I've read quite a few books about artists and their habits. Many of them choose Anne's pattern of work. Some go back in the afternoon for another long writing session. These are men who have wives to do the housework, so they don't have to bother with domestic tasks too much, or else they can write in the midst of chaos.

What patterns of work have you readers established for yourselves? I'm especially interested in writers/artists and your schedules. What works best for you? I'd love to hear!

Monday, July 28, 2014

Sophistication Defined

"I have the gravest suspicions of sophistication. I have never discovered it in nature; and to me it seems that instead of being a proof of enlightenment and culture, it is the evidence rather of ignorance, and perhaps of folly. It is the triumph of shallowness and sterility. The real trouble with a sophisticated person is that he knows too much, not that he knows too little." Archibald Rutledge

I've never desired to be sophisticated, mainly because I associate it with formal wear, cigarettes in long holders, and a studied boredom; things that make me want to run the other way.
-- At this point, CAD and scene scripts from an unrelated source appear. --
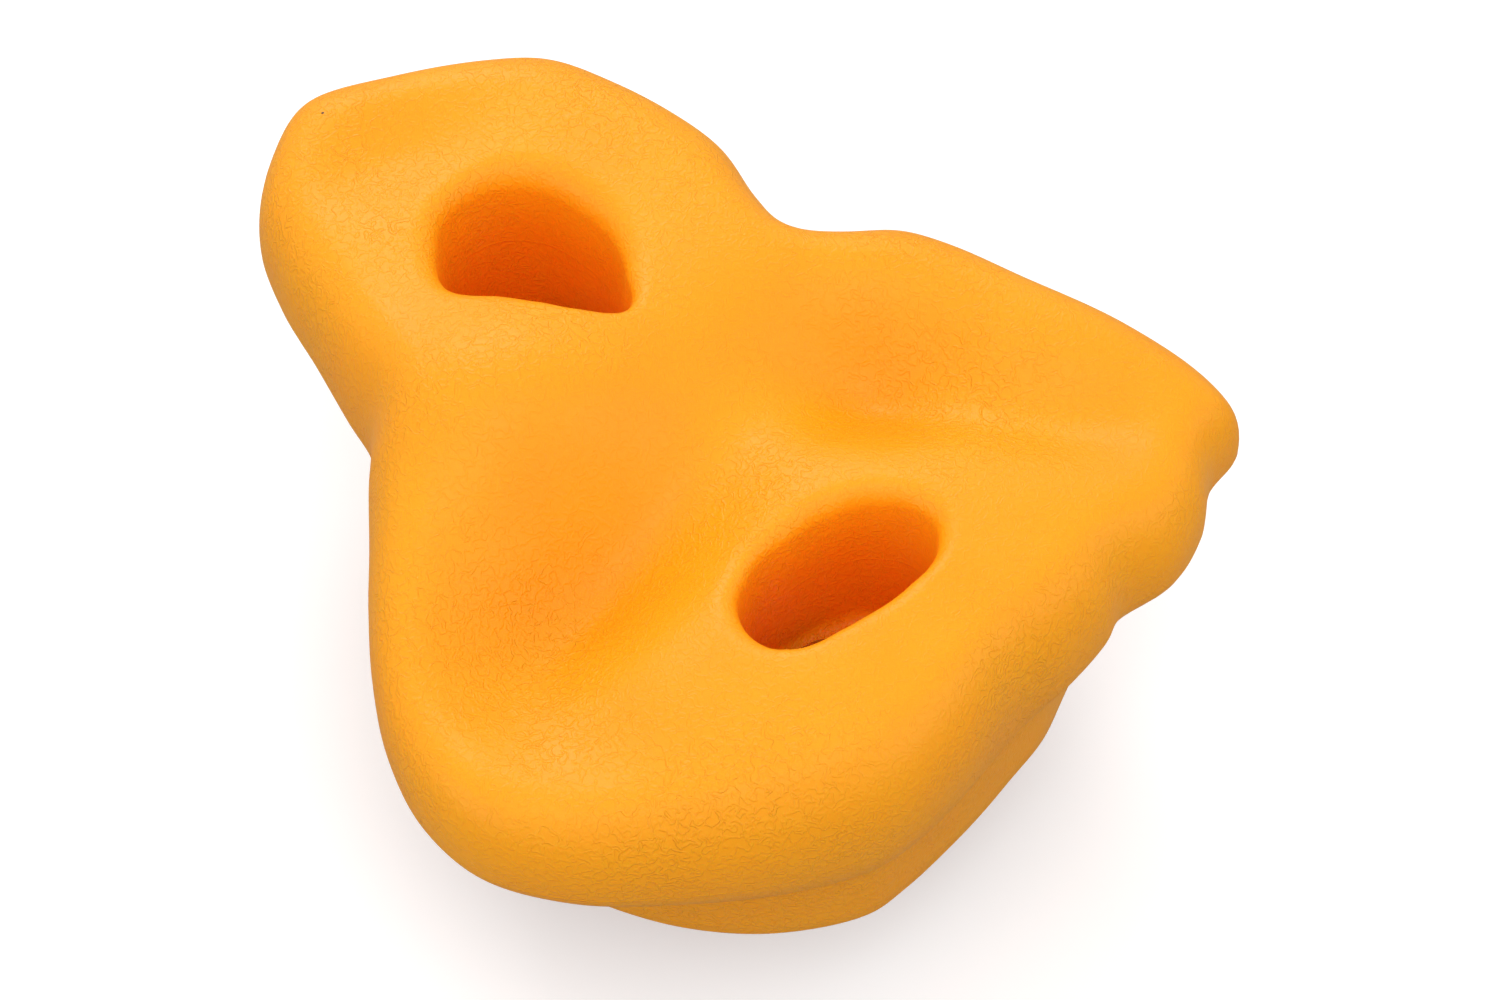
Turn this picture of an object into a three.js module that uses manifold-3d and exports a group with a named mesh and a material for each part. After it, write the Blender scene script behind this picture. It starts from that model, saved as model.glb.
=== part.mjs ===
// A moulded plastic climbing hold for a play wall, with the bolts, washers and T-nuts that fix it.
// Millimetres, +Z out of the wall. The origin lies on the wall plane, midway between the two bolts.
// +X runs from the bolt in the deep pocket to the bolt in the oval pocket.
import * as THREE from "three";
import { mergeVertices } from "three/addons/utils/BufferGeometryUtils.js";
import Module from "manifold-3d";

const wasm = await Module();
wasm.setup();

// Moulding, overall
const holdReach = 93;
const holdHeight = 55;
const boltSpacing = 76;
const plateauHeight = 46;
const partingHeight = 27;
const lipReach = 11;
const underlipDrop = 9;
const lipFullness = 2.3;

// Moulding, hollow back
const skirtWall = 4;
const roofThickness = 4.5;
const bossWall = 4;
const ribThickness = 3;
const ribPitch = 18.5;
const centrePadDiameter = 14;

// Pockets and bolt seats
const seatHeight = 6;
const ledgeHeight = 9;
const deepDraft = 2.5;
const ovalDraft = 1.5;
const boltHoleDiameter = 9;
const wellClearance = 0.4;
const headClearance = 0.9;

// Fixings: M8 button head bolt, flat washer, spring washer and pronged T-nut
const boltDiameter = 8;
const boltLength = 40;
const boltHeadDiameter = 14;
const boltHeadHeight = 4.4;
const boltHeadRim = 0.8;
const boltHeadFlat = 7.5;
const boltTipChamfer = 1.2;
const hexSocketSize = 5;
const hexSocketDepth = 2.6;
const flatWasherDiameter = 16;
const flatWasherBore = 8.6;
const flatWasherThickness = 1.6;
const springWasherDiameter = 13.4;
const springWasherBore = 8.6;
const springWasherThickness = 2.1;
const springWasherSplit = 0.9;
const panelThickness = 18;
const nutFlangeDiameter = 20;
const nutFlangeThickness = 1.5;
const nutBarrelDiameter = 11;
const nutBarrelLength = 9.5;
const prongCount = 4;
const prongLength = 8;
const prongWidth = 5;
const prongTipWidth = 1.6;
const prongThickness = 1.2;
const seatGap = 0.3;
const threadGap = 0.35;
const cutOverrun = 2;
const weldDistance = 1e-4;
const touching = 1e-3;

// Mesh steps
const outlineSteps = 2;
const dividerSteps = 14;
const roundSides = 32;
const domeSteps = 4;
const socketSides = 6;

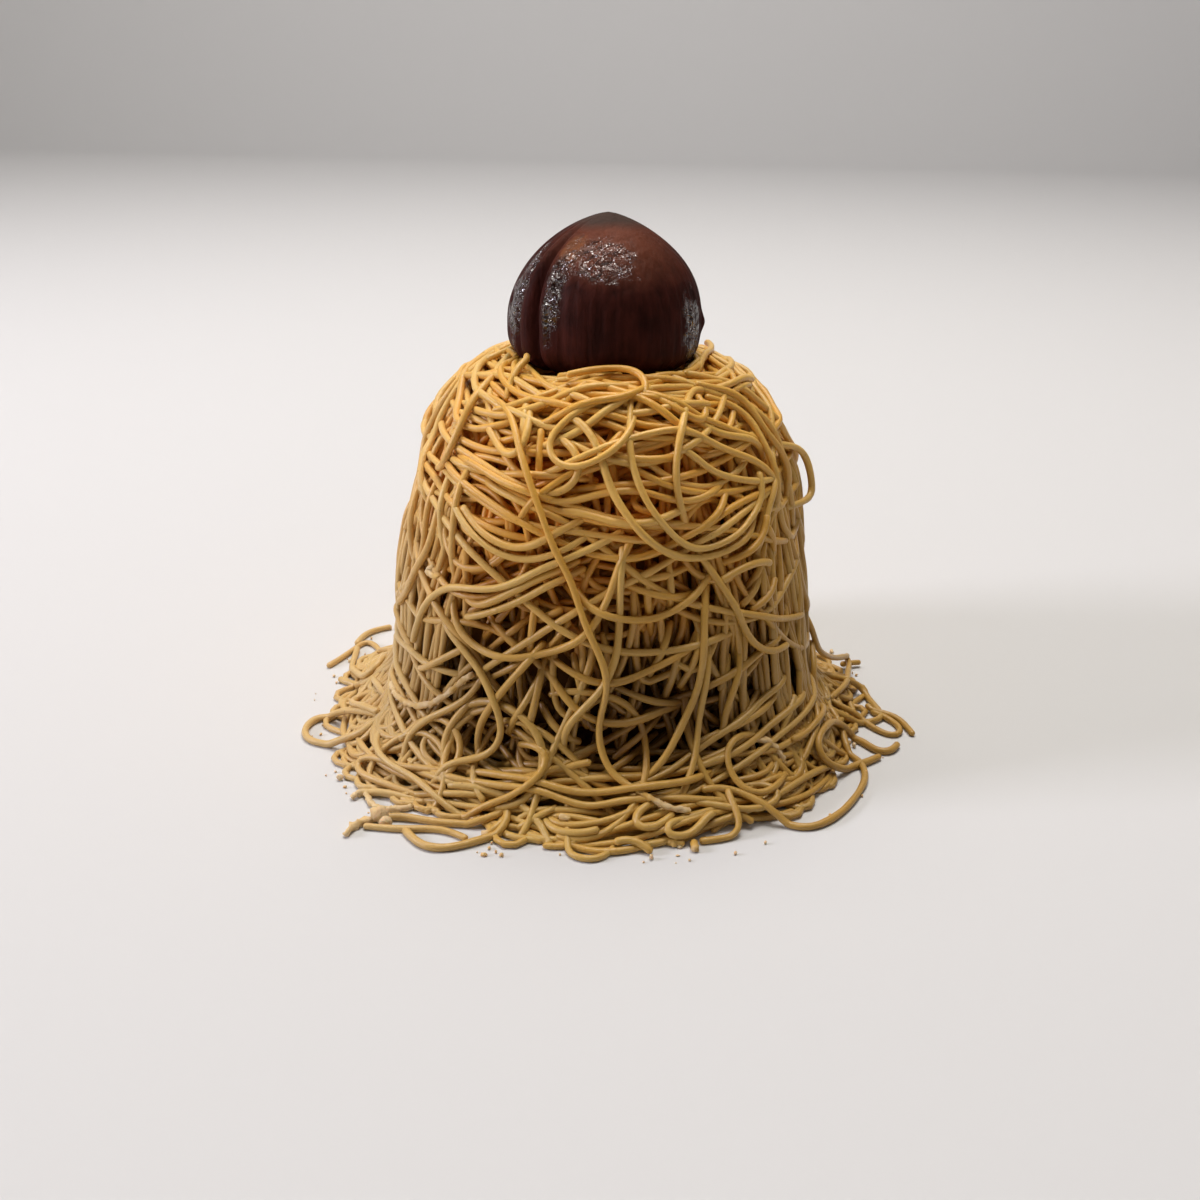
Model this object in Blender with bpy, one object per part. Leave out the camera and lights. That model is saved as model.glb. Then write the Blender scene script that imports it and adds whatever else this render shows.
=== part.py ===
"""A mont blanc cake: thin strands of chestnut cream piled into a bell, with one glazed chestnut on top.

The heap of strands is one solid: a core with an uneven outline, and the strands that stand out
fused on at their true thickness. The chestnut is a second solid, and rests on the heap's flat top.
Azimuths are in degrees round the cake, 0 at the front (-Y) and 90 at the right (+X).
A run is the way along the mound's side, from the middle of its top down to the floor and outwards.
"""

import math
import random

import bmesh
import bpy
from mathutils import Vector

MM = 0.001

# Driving dimensions
MOUND_HEIGHT = 71.2 * MM
MOUND_RADIUS = 44.4 * MM
MOUND_TAPER = 0.265
SHOULDER_SHARPNESS = 9
SHOULDER_ROUNDING = 1 / 3
SKIRT_SPREAD = 9.6 * MM
SKIRT_DEPTH = 7.0 * MM
SKIRT_BLUNTNESS = 1.6
STRAND_RADIUS = 0.72 * MM
LAYER_DEPTH = 1.0 * MM
CHESTNUT_RADIUS = 17.3 * MM
CHESTNUT_DEPTH_SHARE = 0.92
CHESTNUT_HEIGHT = 26.6 * MM
CONTACT_GAP = 0.3 * MM

# How finely the shapes are cut
CORE_RINGS = 18
CORE_SIDES = 36
CURLED_STEP = 3.5 * MM
HANGING_STEP = 5.4 * MM
SQUARE_SECTION_GAIN = 1.14
FLOOR_LIFT = STRAND_RADIUS * SQUARE_SECTION_GAIN + 0.01 * MM
CHESTNUT_RINGS = 22
CHESTNUT_SIDES = 36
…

But Mr. Rutledge nails it on the head with his description, doesn't he?

Here's a little bit of information on Archibald Rutledge. He was once South Carolina's poet laureate and lived at Hampton Plantation, a little bit north of Charleston. He wrote quite a few books of poetry and of his growing up years on the plantation. I've read a few, and they're charming. I bought Life's Extras on Amazon. There are many copies available online. His most well-known and popular is Home By The River. Someday I hope to go visit the house which is open year-round to visitors.